Given problem: Reproduce precisely the lines between the start of the data below and the line with "LIP_R = 30.1", both included.
START Data to process
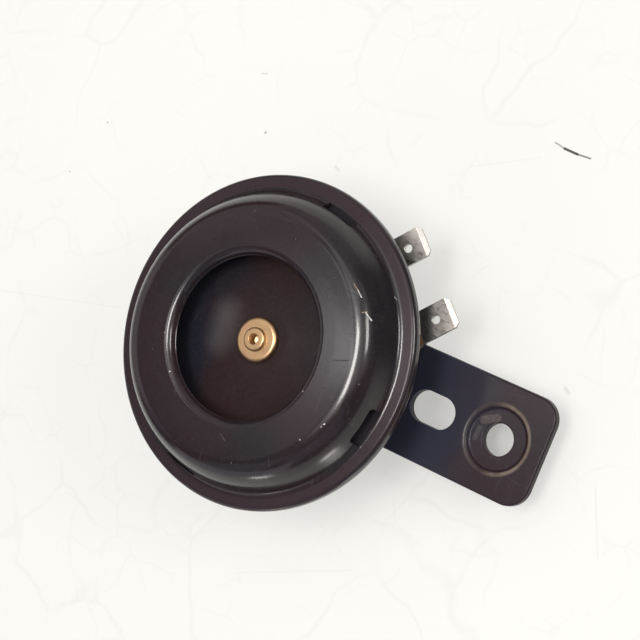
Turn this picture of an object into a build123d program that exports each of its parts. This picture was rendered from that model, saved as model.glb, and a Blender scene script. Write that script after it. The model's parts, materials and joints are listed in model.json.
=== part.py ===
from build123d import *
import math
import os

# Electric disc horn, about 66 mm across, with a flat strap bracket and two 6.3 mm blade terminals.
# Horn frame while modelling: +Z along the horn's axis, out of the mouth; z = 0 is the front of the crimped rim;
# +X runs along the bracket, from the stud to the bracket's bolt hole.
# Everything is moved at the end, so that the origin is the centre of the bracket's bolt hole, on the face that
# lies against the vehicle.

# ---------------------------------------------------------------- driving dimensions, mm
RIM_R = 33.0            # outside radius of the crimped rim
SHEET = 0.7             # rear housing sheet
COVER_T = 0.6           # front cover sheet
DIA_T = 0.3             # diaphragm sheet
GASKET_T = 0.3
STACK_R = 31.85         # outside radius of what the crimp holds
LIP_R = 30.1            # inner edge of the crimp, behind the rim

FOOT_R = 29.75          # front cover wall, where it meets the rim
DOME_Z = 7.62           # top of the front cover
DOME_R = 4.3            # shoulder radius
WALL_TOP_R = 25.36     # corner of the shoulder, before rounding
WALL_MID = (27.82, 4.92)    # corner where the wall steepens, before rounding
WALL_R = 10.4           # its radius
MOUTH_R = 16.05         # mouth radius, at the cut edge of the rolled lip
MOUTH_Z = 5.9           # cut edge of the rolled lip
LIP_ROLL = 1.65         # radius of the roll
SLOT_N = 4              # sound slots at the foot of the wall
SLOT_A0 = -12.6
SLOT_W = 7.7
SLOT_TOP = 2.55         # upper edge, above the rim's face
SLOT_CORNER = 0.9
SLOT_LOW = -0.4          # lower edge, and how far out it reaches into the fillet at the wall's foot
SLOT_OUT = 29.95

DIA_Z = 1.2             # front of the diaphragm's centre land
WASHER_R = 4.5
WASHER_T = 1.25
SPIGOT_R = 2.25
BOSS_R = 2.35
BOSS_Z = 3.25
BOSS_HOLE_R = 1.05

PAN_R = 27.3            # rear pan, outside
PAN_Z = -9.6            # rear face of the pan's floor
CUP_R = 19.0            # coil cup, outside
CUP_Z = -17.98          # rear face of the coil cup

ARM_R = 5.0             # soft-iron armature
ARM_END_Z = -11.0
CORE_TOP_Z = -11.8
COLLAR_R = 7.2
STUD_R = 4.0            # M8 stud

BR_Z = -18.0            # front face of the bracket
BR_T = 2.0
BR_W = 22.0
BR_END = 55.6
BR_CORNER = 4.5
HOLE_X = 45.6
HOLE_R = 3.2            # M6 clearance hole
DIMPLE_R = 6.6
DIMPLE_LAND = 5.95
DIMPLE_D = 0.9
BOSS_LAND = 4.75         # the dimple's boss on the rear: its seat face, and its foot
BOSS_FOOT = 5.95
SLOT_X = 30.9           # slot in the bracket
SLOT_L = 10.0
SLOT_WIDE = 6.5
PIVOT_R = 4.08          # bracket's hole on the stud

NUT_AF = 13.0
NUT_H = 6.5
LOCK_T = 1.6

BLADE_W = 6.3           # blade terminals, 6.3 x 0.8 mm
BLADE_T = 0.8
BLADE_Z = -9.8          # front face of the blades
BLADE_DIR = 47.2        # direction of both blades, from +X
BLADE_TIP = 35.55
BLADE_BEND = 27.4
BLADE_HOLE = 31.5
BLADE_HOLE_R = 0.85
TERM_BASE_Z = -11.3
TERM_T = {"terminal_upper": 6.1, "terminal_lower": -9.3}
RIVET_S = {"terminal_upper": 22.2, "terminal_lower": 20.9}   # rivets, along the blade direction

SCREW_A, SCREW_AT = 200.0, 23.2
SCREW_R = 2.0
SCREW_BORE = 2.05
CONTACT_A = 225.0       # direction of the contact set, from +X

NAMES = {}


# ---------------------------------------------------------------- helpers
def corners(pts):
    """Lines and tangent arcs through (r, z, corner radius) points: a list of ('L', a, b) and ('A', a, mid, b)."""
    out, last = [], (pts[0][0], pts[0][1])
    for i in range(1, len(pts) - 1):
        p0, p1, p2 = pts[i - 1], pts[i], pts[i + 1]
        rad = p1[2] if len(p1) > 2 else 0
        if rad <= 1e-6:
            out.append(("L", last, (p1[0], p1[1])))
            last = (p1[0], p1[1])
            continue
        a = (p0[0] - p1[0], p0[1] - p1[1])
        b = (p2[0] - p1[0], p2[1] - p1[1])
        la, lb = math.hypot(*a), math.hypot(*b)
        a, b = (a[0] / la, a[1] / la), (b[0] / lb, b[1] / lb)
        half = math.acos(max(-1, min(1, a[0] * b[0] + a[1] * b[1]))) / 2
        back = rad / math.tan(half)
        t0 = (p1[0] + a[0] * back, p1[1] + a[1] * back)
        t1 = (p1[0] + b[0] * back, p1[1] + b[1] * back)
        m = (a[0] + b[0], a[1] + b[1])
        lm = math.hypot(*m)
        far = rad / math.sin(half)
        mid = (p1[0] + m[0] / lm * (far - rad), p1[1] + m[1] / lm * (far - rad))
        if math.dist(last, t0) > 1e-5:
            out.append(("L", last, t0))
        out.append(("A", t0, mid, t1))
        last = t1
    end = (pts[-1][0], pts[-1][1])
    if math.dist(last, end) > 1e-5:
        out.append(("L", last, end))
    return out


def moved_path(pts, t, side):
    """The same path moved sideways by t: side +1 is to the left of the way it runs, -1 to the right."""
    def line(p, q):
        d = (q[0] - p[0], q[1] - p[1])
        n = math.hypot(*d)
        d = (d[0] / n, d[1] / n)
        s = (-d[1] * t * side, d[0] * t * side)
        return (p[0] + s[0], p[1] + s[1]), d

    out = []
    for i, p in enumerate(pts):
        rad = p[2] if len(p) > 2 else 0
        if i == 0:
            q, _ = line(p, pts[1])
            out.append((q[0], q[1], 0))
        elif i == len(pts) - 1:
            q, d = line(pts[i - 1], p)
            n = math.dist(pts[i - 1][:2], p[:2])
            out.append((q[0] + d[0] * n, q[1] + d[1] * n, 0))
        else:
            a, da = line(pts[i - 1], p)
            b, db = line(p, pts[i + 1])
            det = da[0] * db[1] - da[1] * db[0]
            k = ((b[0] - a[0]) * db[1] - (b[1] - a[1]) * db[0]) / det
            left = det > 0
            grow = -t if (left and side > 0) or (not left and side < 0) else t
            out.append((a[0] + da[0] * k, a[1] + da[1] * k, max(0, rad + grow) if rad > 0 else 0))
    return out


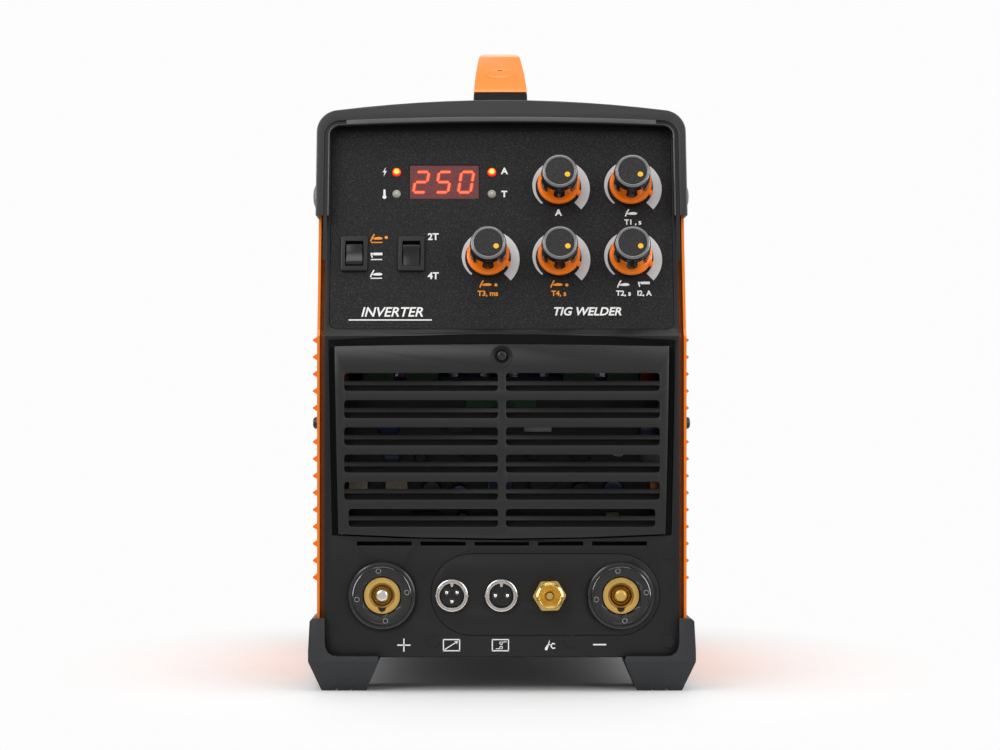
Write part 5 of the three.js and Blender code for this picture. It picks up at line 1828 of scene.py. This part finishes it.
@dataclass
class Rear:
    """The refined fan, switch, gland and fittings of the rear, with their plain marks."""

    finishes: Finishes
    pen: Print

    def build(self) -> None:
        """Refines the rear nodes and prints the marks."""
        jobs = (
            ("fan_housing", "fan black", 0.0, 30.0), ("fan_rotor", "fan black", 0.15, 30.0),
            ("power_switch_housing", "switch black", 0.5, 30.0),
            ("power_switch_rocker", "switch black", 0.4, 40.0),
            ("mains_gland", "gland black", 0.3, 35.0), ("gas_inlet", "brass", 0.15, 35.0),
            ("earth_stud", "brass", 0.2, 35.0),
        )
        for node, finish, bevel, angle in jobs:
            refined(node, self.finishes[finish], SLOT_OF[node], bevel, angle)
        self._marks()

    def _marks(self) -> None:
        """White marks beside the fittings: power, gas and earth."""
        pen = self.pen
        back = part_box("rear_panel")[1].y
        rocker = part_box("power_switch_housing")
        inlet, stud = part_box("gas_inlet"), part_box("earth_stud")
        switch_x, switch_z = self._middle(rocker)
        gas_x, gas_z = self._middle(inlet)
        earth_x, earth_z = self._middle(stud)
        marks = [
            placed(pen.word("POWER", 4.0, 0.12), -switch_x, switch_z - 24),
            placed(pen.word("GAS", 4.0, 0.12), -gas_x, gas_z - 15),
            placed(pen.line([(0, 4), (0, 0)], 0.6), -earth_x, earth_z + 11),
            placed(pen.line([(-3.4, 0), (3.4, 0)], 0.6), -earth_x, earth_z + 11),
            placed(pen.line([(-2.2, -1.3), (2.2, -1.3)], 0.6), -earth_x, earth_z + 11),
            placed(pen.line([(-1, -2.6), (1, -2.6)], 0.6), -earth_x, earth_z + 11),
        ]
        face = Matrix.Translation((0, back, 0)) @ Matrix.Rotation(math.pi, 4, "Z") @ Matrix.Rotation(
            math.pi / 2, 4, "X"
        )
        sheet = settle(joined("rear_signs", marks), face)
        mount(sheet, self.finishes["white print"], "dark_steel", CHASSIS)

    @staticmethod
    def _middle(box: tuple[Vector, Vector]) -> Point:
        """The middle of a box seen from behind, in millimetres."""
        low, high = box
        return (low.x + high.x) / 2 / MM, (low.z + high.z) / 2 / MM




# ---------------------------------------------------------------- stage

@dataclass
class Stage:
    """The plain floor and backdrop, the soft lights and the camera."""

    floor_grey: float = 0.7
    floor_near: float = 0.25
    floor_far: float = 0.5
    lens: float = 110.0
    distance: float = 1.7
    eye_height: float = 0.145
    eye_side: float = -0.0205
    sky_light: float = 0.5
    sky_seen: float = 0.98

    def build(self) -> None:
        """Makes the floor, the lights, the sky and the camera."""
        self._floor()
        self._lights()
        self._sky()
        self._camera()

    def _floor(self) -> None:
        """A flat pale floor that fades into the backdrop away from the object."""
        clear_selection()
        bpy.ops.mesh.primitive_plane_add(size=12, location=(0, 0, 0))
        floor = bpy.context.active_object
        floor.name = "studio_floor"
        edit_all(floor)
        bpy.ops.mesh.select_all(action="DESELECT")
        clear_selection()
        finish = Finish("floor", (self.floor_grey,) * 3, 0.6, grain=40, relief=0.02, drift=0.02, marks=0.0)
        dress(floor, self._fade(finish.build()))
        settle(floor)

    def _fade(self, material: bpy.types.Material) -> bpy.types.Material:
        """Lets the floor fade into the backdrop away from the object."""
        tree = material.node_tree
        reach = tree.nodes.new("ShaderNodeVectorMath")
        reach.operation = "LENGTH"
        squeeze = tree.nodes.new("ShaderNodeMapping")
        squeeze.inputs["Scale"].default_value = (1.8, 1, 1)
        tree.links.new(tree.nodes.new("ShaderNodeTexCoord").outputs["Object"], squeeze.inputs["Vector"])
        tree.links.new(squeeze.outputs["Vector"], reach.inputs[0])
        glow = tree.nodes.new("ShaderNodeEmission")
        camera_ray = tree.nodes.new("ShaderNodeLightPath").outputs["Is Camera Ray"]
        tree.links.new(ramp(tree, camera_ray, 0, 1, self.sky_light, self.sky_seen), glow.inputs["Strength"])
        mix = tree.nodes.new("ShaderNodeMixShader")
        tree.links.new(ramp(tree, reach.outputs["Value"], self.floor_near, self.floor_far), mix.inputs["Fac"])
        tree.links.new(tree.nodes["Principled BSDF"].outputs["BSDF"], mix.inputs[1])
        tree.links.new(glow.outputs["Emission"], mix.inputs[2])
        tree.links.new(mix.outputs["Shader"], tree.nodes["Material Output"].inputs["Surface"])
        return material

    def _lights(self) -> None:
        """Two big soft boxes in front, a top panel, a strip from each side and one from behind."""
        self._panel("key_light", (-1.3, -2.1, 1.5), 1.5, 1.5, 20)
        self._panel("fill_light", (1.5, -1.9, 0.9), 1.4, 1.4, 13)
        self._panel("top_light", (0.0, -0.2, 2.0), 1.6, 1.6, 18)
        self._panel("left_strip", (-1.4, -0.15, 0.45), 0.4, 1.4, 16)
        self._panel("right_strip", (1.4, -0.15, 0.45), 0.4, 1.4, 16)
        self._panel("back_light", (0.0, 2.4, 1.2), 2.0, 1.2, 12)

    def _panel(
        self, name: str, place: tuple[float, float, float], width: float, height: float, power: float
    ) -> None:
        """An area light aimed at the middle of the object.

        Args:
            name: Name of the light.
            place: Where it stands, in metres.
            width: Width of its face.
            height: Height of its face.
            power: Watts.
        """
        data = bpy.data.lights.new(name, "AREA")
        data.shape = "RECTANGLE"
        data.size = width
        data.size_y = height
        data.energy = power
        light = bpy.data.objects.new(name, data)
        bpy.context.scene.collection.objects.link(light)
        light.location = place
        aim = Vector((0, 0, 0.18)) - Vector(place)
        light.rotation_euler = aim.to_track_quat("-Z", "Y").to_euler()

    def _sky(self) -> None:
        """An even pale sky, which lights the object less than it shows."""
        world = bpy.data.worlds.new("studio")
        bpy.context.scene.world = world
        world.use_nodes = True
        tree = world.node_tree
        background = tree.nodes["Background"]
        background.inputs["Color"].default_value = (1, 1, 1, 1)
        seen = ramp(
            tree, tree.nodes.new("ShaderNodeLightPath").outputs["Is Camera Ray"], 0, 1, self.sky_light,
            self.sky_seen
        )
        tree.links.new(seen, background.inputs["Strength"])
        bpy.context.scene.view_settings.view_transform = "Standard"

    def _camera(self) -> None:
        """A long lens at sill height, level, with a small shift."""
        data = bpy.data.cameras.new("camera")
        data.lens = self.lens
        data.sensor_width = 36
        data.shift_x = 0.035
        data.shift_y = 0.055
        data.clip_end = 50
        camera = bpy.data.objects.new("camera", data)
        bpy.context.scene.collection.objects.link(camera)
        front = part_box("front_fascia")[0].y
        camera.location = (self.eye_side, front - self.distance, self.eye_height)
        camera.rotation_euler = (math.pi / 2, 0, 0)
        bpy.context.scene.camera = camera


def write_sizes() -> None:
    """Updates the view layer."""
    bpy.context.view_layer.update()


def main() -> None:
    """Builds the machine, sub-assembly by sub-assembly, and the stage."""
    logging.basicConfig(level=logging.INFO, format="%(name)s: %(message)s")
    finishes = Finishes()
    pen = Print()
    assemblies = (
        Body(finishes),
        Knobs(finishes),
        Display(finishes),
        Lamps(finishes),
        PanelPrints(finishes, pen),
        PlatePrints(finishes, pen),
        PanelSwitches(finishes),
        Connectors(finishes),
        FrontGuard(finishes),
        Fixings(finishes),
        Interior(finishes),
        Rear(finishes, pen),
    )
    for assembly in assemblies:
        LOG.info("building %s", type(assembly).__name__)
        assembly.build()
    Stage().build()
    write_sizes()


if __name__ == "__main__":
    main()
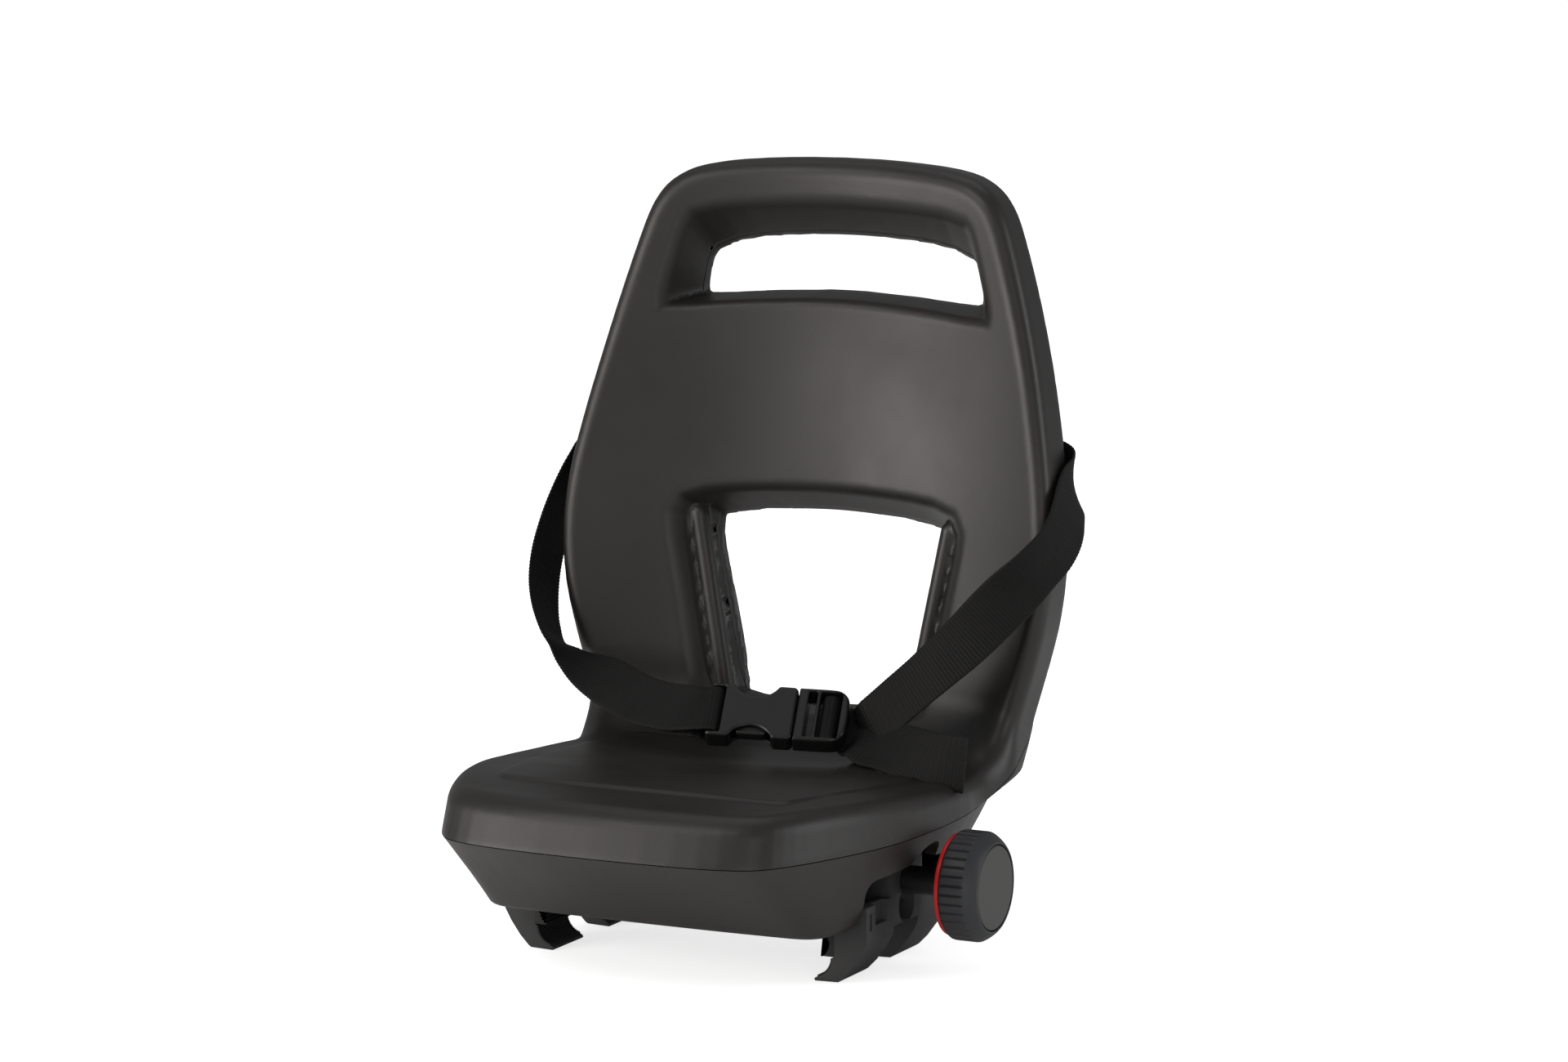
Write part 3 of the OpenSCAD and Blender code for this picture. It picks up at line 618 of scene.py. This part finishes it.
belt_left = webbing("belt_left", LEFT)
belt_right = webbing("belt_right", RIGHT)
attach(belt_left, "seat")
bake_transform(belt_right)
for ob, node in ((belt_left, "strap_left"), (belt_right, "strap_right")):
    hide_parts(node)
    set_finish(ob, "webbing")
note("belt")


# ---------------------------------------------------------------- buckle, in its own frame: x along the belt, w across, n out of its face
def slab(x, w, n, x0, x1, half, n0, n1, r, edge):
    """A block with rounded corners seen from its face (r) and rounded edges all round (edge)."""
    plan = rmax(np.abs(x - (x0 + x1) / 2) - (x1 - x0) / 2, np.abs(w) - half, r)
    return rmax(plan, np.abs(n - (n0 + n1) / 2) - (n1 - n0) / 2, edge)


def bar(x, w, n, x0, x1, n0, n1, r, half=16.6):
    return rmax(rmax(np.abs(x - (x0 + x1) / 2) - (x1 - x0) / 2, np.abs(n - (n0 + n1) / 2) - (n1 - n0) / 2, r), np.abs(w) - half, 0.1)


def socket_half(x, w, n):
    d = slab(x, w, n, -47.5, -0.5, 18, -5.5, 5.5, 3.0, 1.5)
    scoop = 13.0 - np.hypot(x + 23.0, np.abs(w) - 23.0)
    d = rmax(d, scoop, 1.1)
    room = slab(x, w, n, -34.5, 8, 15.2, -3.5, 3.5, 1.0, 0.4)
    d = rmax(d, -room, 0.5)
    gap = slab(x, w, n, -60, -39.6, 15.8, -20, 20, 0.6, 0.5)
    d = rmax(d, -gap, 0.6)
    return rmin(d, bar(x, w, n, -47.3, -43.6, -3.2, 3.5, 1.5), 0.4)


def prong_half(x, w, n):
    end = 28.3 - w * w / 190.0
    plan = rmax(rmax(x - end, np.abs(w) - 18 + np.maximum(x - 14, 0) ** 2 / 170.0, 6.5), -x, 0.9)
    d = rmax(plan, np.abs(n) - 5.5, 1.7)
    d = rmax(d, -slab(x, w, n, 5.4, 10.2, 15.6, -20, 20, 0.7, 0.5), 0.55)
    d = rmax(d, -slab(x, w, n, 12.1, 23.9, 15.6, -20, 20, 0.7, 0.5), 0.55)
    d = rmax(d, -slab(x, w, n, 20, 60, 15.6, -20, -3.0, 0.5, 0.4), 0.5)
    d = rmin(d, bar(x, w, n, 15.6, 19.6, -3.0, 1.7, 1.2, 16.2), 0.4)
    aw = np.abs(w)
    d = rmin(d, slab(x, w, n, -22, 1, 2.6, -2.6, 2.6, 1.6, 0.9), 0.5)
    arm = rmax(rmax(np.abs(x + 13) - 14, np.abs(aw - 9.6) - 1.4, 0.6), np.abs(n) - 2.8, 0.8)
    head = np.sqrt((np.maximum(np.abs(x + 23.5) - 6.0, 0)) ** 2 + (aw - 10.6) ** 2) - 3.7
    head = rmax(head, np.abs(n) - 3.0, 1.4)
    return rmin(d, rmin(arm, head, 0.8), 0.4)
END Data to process
Final result:
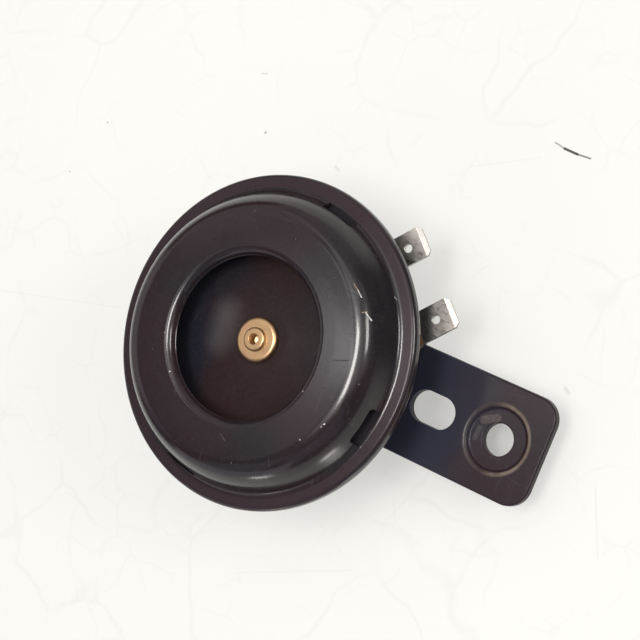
Turn this picture of an object into a build123d program that exports each of its parts. This picture was rendered from that model, saved as model.glb, and a Blender scene script. Write that script after it. The model's parts, materials and joints are listed in model.json.
=== part.py ===
from build123d import *
import math
import os

# Electric disc horn, about 66 mm across, with a flat strap bracket and two 6.3 mm blade terminals.
# Horn frame while modelling: +Z along the horn's axis, out of the mouth; z = 0 is the front of the crimped rim;
# +X runs along the bracket, from the stud to the bracket's bolt hole.
# Everything is moved at the end, so that the origin is the centre of the bracket's bolt hole, on the face that
# lies against the vehicle.

# ---------------------------------------------------------------- driving dimensions, mm
RIM_R = 33.0            # outside radius of the crimped rim
SHEET = 0.7             # rear housing sheet
COVER_T = 0.6           # front cover sheet
DIA_T = 0.3             # diaphragm sheet
GASKET_T = 0.3
STACK_R = 31.85         # outside radius of what the crimp holds
LIP_R = 30.1            # inner edge of the crimp, behind the rim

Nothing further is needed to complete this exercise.